Architecture Before Commitment

Large enterprise transformation programs rarely stumble because no one worked hard enough. They stumble because important decisions are made before the organization has made the architecture visible: scope, readiness, governance, business capabilities, value, integration dependencies, data implications, operating model impacts, and the trade-offs hidden inside delivery promises.

Giving executives clearer sightlines

That is why Enterprise Architecture should be present before the commitment hardens. Not as a review gate at the end, but as a disciplined way of helping leaders see what they are actually choosing. A clear architecture moves leaders from belief to evidence-based confidence.
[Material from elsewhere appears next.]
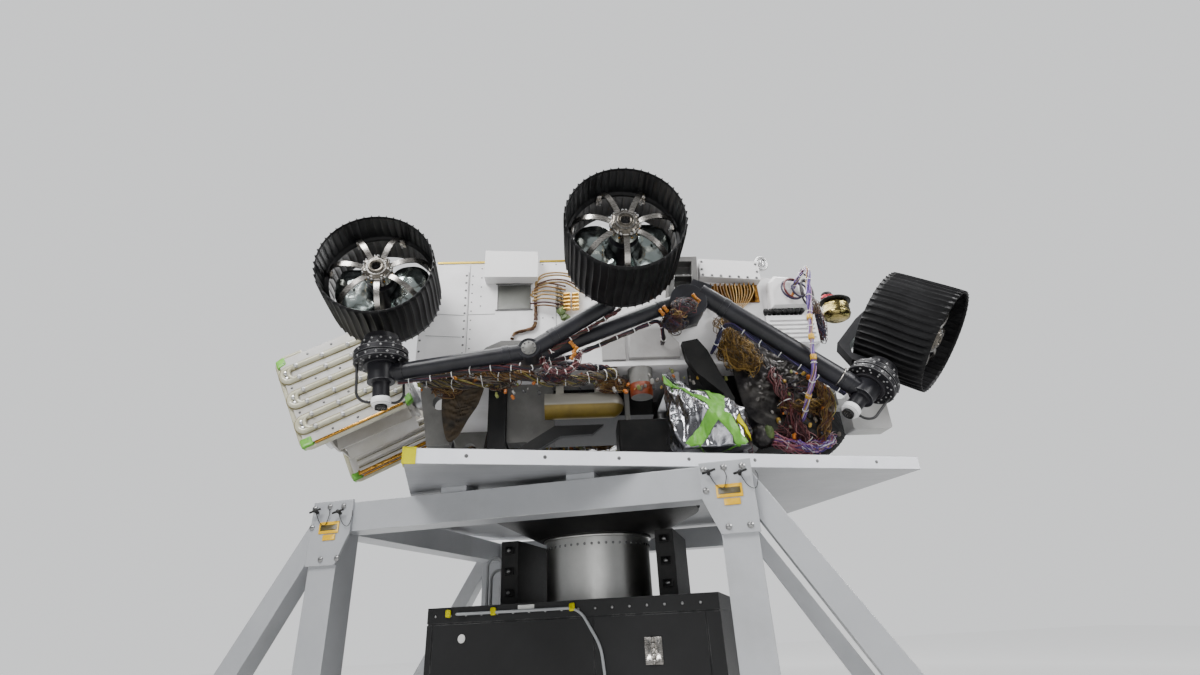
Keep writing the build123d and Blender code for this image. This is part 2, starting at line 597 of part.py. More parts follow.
def build_deck_gear():
    """Equipment on the deck, between it and the plate, and the posts that carry the rover."""
    # Sideways places are counted inboard from the body's left side
    side_y = -half_width
    posts = []
    post_y = half_width - 200
    for x, y in ((-465, -post_y), (-465, post_y), (760, -post_y), (760, post_y)):
        posts.append(box(x - 45, x + 45, y - 45, y + 45, plate_top, under_deck).solids()[0])
    save_rover("deck_posts", Compound(children=posts))

    # Dark equipment: three packs under the deck, a box and a bent guard that stand on the plate
    core_y = half_width - 300
    packs = [box(-420, 365, -core_y, core_y, 1850, under_deck),
             box(525, 1080, -core_y, core_y, 1850, under_deck),
             box(870, 1250, side_y + 150, side_y + 290, 1610, under_deck)]
    packs = [fillet(p.edges().filter_by(Axis.Z), 12).solids()[0] for p in packs]
    low_box = box(150, 415, side_y + 100, side_y + 300, plate_top, 1762)
    low_box = fillet(low_box.edges().filter_by(Axis.Z), 14).solids()[0]
    guard = prism_y([(-350, plate_top), (-350, 1640), (-170, 1748), (80, 1748), (20, 1700), (-140, 1695),
                     (-290, 1610), (-290, plate_top)], side_y + 120, side_y + 160)
    save_rover("deck_boxes", Compound(children=[*packs, low_box, guard]))

    # Round canister slung along the deck, its end dome, and a ball-shaped sensor on a stalk
    canister_y = side_y + 120
    canister = rod((-217, canister_y, 1850), (120, canister_y, 1850), 66)
    dome = Pos(120, canister_y, 1850) * Sphere(66)
    saddles = [box(x, x + 40, canister_y - 30, canister_y + 30, 1900, under_deck).solids()[0]
               for x in (-160, 40)]
    ball = Pos(850, side_y + 60, 1672) * Sphere(54)
    stalk = rod((850, side_y + 60, 1700), (850, side_y + 60, under_deck), 16)
    save_rover("deck_canisters", Compound(children=[fuse(canister, *solids_of(dome), *saddles),
                                                    fuse(ball.solids()[0], stalk)]))

    # Pale fittings: the two rear feet with their holes, a flat box, a cup and a short column
    foot = prism_y([(-862, under_deck), (-640, under_deck), (-672, 1800), (-690, 1667), (-800, 1667),
                    (-822, 1800)], side_y + 114, side_y + 176)
    foot = foot.cut(rod((-746, side_y + 110, 1890), (-746, side_y + 180, 1890), 40))
    flat_box = box(-418, -175, side_y + 195, side_y + 299, 1690, under_deck)
    flat_box = fillet(flat_box.edges().filter_by(Axis.Y), 10).solids()[0]
    cup = taper((274, side_y + 40, 1856), (274, side_y + 40, under_deck), 54, 64)
    column = box(190, 214, side_y + 100, side_y + 140, 1762, under_deck).solids()[0]
    save_rover("deck_fittings", Compound(children=[*solids_of(pair(foot)), flat_box, cup, column]))

    x, y = bag_centre

    def wrap(spare):
        return fuse(rod((x, y, bag_low), (x, y, bag_shoulder + spare), bag_radius + spare),
                    taper((x - 30, y, bag_shoulder - 1), (x - 94, y, bag_top + spare), bag_radius - 40 + spare,
                          84 + spare))

    save_rover("mast_bag", wrap(0))
    neck = box(520, 600, side_y - 20, side_y + 55, bag_shoulder, under_deck).solids()[0]
    wedge = prism_y([(486, 2110), (566, 2125), (610, 2060), (712, 1800), (690, 1716), (640, 1730), (560, 1905),
                     (500, 2020)], side_y - 68, side_y - 20 - seat)
    children = [s for piece in (neck, wedge) for s in solids_of(piece.cut(wrap(seat)))]
    save_rover("mast_tube", Compound(children=children))
    lower = box(1100, 1180, -core_y, core_y, 1800, under_deck).solids()[0]
    pale = box(1330, 1530, side_y + 60, side_y + 170, 1660, 1850)
    pale = fillet(pale.edges().filter_by(Axis.Y), 16).solids()[0]
    arm = prism_y([(1110, under_deck), (1175, under_deck), (1200, 1830), (1331, 1830), (1331, 1780),
                   (1150, 1780)], side_y + 80, side_y + 140)
    save_rover("front_instrument_box", Compound(children=[lower, fuse(pale, arm)]))


# Stand


def placed_z(centre, yaw):
    return Location((centre[0], centre[1], 0), (0, 0, yaw))


def build_stand():
    half = plate_side / 2
    chamfer = 620.0
    outline = [(-half, -half), (half, -half), (half, half - chamfer), (half - chamfer, half),
               (-half + chamfer, half), (-half, half - chamfer)]
    plate = placed_z(plate_centre, plate_yaw) * prism_z(outline, plate_top - plate_wall, plate_top)
    save("support_plate", plate)

    ring = placed_z(ring_centre, ring_yaw)
    h = ring_side / 2
    corners = ((-1, -1), (1, -1), (1, 1), (-1, 1))
    posts, beams, braces, gussets, feet, pads = [], [], [], [], [], []
    inner = h - post_side
    for sx, sy in corners:
        x0, x1 = sorted((sx * h, sx * inner))
        y0, y1 = sorted((sy * h, sy * inner))
        posts.append(box(x0, x1, y0, y1, foot_plate_wall, ring_top))
        cx, cy = (x0 + x1) / 2, (y0 + y1) / 2
        feet.append(foot_plate(cx, cy))
        foot_x = sx * (h + foot_reach)
        feet.append(foot_plate(foot_x, cy))
        brace_outline = [(sx * h, ring_top - 20), (sx * h, ring_top - 190),
                         (foot_x - sx * 75, foot_plate_wall), (foot_x + sx * 60, foot_plate_wall)]
        braces.append(prism_y(brace_outline, cy - 50, cy + 50))
        gusset_outline = [(sx * (h + 10), ring_top + 12), (sx * (h - 190), ring_top + 12),
                          (sx * (h - 190), ring_top - 130), (sx * (h - post_side), ring_top - 260),
                          (sx * (h + 10), ring_top - 260)]
        face_y = sy * h
        gussets.append(prism_y(gusset_outline, min(face_y, face_y + sy * 12), max(face_y, face_y + sy * 12)))
    for sy in (-1, 1):
        y0, y1 = sorted((sy * h, sy * (h - beam_width)))
        beams.append(box(-inner, inner, y0, y1, ring_top - beam_depth, ring_top))
        x0, x1 = sorted((sy * h, sy * (h - beam_width)))
        beams.append(box(x0, x1, -inner, inner, ring_top - beam_depth, ring_top))
    for x, y in ((-290, -h + 65), (280, -h + 65), (-290, h - 65), (280, h - 65)):
        pads.append(box(x - 60, x + 60, y - 60, y + 60, ring_top, plate_top - plate_wall))
    for name, pieces in (("stand_posts", posts), ("stand_beams", beams), ("stand_braces", braces),
                         ("corner_gussets", gussets), ("foot_plates", feet), ("plate_pads", pads)):
        save(name, Compound(children=[s for p in pieces for s in solids_of(ring * p)]))

    table = placed_z((0, 0), ring_yaw)
    half_long, half_deep = cabinet_long / 2, cabinet_deep / 2
    cabinet = box(-half_long, half_long, -half_deep, half_deep, 0, cabinet_height)
    # Door seams and the groove under the lid, all round
    seams = [box(x - seam, x + seam, -half_deep - 1, -half_deep + seam, 60, cabinet_height - 70)
             for x in (-half_long + 30, 120, half_long - 60)]
    seams += [box(x - seam, x + seam, half_deep - seam, half_deep + 1, 60, cabinet_height - 70)
              for x in (-200, 200)]
    lid = box(-half_long - 1, half_long + 1, -half_deep - 1, half_deep + 1, cabinet_height - 70,
              cabinet_height - 64)
    lid = lid - box(-half_long + seam, half_long - seam, -half_deep + seam, half_deep - seam,
                    cabinet_height - 71, cabinet_height - 63)
    cabinet = cabinet.cut(*[s for piece in (*seams, lid) for s in solids_of(piece)])
    save("spin_cabinet", table * cabinet)

    # A cable lies along the cabinet's upper edge and drops to its foot; two loops stand beside the drum
    front_y = -half_deep - pigtail_radius - seat
    face_y, hang_y, edge_z = -half_deep - seat, -half_deep - 28, cabinet_height - 30
    cable = [(-500, face_y, edge_z), (-500, hang_y, edge_z), (-440, front_y, edge_z), (60, front_y, edge_z),
             (150, front_y, 760), (190, front_y, 400), (176, hang_y, 160), (176, hang_y, 110),
             (176, face_y, 110)]
    cables = [bundle(cable, pigtail_radius, [12, 30, 90, 200, 120, 30, 14])]
    for y, top in ((-170, 1180), (-120, 1120)):
        x = -470
        cables.append(bundle([(x, y, cabinet_height + seat), (x, y, top), (x - 90, y, top),
                              (x - 90, y, cabinet_height + seat)], 8, 44))
    save("stand_cables", Compound(children=[s for c in cables for s in solids_of(table * c)]))
    drum = rod((0, 0, cabinet_height), (0, 0, spin_drum_top), spin_drum_radius)
    save("spin_drum", drum)
    flange = taper((0, 0, spin_drum_top), (0, 0, plate_top - plate_wall - 40), spin_drum_radius + 40,
                   flange_radius)
    rim_disc = rod((0, 0, plate_top - plate_wall - 40), (0, 0, plate_top - plate_wall), flange_radius)
    save("spin_flange", fuse(flange, rim_disc))
    side_posts = [box(x - 45, x + 45, -260, 260, cabinet_height, 1245) for x in (-400, 400)]
    save("drum_posts", Compound(children=[s for p in side_posts for s in solids_of(table * p)]))


def foot_plate(x, y):
    """Round foot plate with its ring of anchor holes."""
    disc = rod((x, y, 0), (x, y, foot_plate_wall), foot_plate_radius)
    r = foot_pcd / 2
    holes = [rod((x + r * cos(radians(a)), y + r * sin(radians(a)), -1),
                 (x + r * cos(radians(a)), y + r * sin(radians(a)), foot_plate_wall + 1), foot_hole)
             for a in (45, 135, 225, 315)]
    return disc.cut(*holes)


os.makedirs("parts", exist_ok=True)
build_wheels()
build_suspension()
build_body()
build_generator()
build_deck_gear()
build_stand()
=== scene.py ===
import json
import math

import bmesh
import bpy
import numpy as np
from mathutils import Matrix, Vector


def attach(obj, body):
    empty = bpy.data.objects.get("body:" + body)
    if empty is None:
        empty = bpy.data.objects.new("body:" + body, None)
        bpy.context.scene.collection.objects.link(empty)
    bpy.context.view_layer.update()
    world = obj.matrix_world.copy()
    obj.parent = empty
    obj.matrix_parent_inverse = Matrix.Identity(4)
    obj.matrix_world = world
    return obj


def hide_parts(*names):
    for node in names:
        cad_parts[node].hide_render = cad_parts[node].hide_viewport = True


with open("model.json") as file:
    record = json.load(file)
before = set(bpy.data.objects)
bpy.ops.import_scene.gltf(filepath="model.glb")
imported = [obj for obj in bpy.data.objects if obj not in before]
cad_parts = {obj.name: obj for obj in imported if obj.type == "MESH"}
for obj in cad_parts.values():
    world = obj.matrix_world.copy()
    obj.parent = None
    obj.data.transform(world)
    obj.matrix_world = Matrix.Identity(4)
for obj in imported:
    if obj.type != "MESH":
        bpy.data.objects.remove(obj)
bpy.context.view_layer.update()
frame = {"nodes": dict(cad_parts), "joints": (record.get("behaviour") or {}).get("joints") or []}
nodes = frame["nodes"]
joints = {j["name"]: j for j in frame["joints"]}
pi = math.pi
goldenAngle = 2.399963  # spreads wires evenly over a round bundle

# the photograph's camera, in the frame's metres and degrees
view = dict(place=(-0.125, -3.342, 0.86), turn=-3.34, rise=25.63, roll=-2.93, lens=17.613, sensor=36.0)


def cameraAxes():
    # forward from turn and rise, then right and up rolled about it
    turn, rise, roll = np.radians([view["turn"], view["rise"], view["roll"]])
    forward = np.array([-np.sin(turn) * np.cos(rise), np.cos(turn) * np.cos(rise), np.sin(rise)])
    level = np.array([np.cos(turn), np.sin(turn), 0.0])
    upright = np.cross(level, forward)
    right = np.cos(roll) * level + np.sin(roll) * upright
    up = -np.sin(roll) * level + np.cos(roll) * upright
    return right, up, forward


def addCamera():
    # the camera's axes and its place, as the columns of one matrix
    right, up, forward = cameraAxes()
    data = bpy.data.cameras.new("photoCamera")
    data.sensor_width = view["sensor"]
    data.lens = view["lens"]
    data.clip_end = 60
    obj = bpy.data.objects.new("photoCamera", data)
    rows = [[right[i], up[i], -forward[i], view["place"][i]] for i in range(3)]
    obj.matrix_world = Matrix(rows + [[0, 0, 0, 1]])
    bpy.context.scene.collection.objects.link(obj)
    bpy.context.scene.camera = obj


addCamera()
print("camera set")


# mesh helpers: every new piece is an array of points and an array of faces
def turns(count):
    # evenly spaced angles round a full turn
    return np.linspace(0, 2 * pi, count, endpoint=False)


def circle(radius, angles, height=0.0):
    # points round Z at the angles, all at one height
    return np.stack([radius * np.cos(angles), radius * np.sin(angles), np.full(len(angles), height)], -1)


def ballPoints(rows, cols, gap):
    # unit directions over longitude and latitude, with a gap left at both poles
    u, v = np.meshgrid(turns(rows), np.linspace(gap, pi - gap, cols), indexing="ij")
    return np.stack([np.cos(u) * np.sin(v), np.sin(u) * np.sin(v), np.cos(v)], -1)


def gridFaces(rows, cols, closeRows=False, closeCols=False, flip=False):
    # quads between neighbours of a rows x cols grid; a closed direction joins its last line to its first
    r = np.arange(rows if closeRows else rows - 1)
    c = np.arange(cols if closeCols else cols - 1)
    rr, cc = np.meshgrid(r, c, indexing="ij")
    r2, c2 = (rr + 1) % rows, (cc + 1) % cols
    quad = np.stack([rr * cols + cc, rr * cols + c2, r2 * cols + c2, r2 * cols + cc], -1).reshape(-1, 4)
    return quad[:, ::-1] if flip else quad


def joined(parts):
    # stacks (points, faces) pairs into one, with each pair's face numbers moved past the points before it
    verts, faces, start = [], [], 0
    for v, f in parts:
        verts.append(v.reshape(-1, 3))
        faces.append(np.asarray(f) + start)
        start += verts[-1].shape[0]
    width = max(f.shape[1] for f in faces)
    same = all(f.shape[1] == width for f in faces)
    faces = np.concatenate(faces) if same else [line for f in faces for line in f.tolist()]
    return np.concatenate(verts), faces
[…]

It asks whether business intent has been translated into executable scope, whether risks have owners, whether deferrals are explicit, and whether the implementation ecosystem is aligned to the customer’s outcomes rather than simply moving work forward.

This is also where AI can become useful to the Enterprise Architect, if used with judgment. AI can accelerate synthesis, compare options, surface assumptions, and help turn scattered program information into decision-ready views. But it does not replace stewardship. The architect still carries responsibility for context, evidence, ethics, and consequences.
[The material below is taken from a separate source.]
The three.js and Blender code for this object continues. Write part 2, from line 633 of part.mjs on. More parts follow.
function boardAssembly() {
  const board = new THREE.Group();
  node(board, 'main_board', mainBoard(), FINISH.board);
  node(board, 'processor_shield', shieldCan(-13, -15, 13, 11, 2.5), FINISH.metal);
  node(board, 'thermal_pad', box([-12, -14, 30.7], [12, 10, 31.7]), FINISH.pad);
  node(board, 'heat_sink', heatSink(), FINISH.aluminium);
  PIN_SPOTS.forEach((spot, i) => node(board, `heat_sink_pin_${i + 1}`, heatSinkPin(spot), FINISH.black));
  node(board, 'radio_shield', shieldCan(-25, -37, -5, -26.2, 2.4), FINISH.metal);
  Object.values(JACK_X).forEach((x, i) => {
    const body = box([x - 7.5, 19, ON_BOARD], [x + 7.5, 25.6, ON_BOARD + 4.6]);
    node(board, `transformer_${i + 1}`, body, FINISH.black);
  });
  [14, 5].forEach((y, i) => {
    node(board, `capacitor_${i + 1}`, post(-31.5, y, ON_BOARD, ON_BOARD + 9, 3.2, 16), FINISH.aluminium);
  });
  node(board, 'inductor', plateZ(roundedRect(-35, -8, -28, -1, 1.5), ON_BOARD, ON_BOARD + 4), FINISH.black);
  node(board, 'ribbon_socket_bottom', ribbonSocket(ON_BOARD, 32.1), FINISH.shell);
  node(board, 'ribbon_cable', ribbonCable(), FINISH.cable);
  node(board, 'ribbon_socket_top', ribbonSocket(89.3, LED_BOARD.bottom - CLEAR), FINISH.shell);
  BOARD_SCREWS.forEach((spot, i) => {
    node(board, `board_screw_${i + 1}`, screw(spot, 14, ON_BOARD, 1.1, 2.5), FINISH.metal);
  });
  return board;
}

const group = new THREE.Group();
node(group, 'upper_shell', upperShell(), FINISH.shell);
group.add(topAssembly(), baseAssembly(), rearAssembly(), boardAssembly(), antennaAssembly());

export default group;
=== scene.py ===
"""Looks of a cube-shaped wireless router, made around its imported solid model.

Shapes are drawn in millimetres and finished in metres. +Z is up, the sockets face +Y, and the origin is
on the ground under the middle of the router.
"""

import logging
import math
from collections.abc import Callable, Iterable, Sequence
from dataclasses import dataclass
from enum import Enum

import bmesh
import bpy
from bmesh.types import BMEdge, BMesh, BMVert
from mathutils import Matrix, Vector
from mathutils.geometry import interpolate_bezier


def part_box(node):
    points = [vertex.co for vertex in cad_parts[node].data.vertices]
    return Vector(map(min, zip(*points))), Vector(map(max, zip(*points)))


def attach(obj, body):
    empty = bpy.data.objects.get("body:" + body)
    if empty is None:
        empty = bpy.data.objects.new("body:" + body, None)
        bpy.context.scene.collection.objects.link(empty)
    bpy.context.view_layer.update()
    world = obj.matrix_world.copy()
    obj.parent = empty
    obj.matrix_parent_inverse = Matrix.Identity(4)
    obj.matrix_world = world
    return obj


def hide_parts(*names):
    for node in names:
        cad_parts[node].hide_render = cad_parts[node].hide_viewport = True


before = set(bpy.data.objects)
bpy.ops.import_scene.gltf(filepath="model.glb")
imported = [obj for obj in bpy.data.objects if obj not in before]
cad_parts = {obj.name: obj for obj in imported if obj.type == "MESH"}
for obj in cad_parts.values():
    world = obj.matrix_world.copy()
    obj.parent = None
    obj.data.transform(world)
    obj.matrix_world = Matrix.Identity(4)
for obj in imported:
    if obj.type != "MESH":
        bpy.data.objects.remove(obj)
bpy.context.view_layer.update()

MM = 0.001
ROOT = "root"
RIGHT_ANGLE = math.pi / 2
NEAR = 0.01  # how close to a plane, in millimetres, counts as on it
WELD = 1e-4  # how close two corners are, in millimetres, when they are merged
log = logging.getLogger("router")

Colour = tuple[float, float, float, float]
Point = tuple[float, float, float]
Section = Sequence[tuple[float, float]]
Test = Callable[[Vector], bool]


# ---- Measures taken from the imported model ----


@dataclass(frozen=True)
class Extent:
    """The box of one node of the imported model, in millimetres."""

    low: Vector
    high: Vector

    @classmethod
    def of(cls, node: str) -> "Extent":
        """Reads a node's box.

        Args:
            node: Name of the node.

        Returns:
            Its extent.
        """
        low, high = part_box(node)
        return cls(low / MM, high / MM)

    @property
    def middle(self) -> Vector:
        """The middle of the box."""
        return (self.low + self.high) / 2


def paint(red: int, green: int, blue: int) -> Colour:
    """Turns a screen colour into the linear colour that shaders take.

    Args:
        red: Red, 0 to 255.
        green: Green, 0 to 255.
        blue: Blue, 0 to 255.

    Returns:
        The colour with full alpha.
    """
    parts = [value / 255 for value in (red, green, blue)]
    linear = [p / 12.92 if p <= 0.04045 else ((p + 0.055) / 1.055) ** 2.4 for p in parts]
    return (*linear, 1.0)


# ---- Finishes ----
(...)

The best architecture advisory work is therefore both practical and reflective. It reduces ambiguity without pretending complexity has disappeared. It strengthens governance without slowing every decision. It gives executives clearer sightlines into what must be decided now, what can wait, and what should not be allowed to drift.

Before the next major commitment, the question is not only, “Can we deliver this?”

It is, “Do we understand what this decision will require the enterprise to become?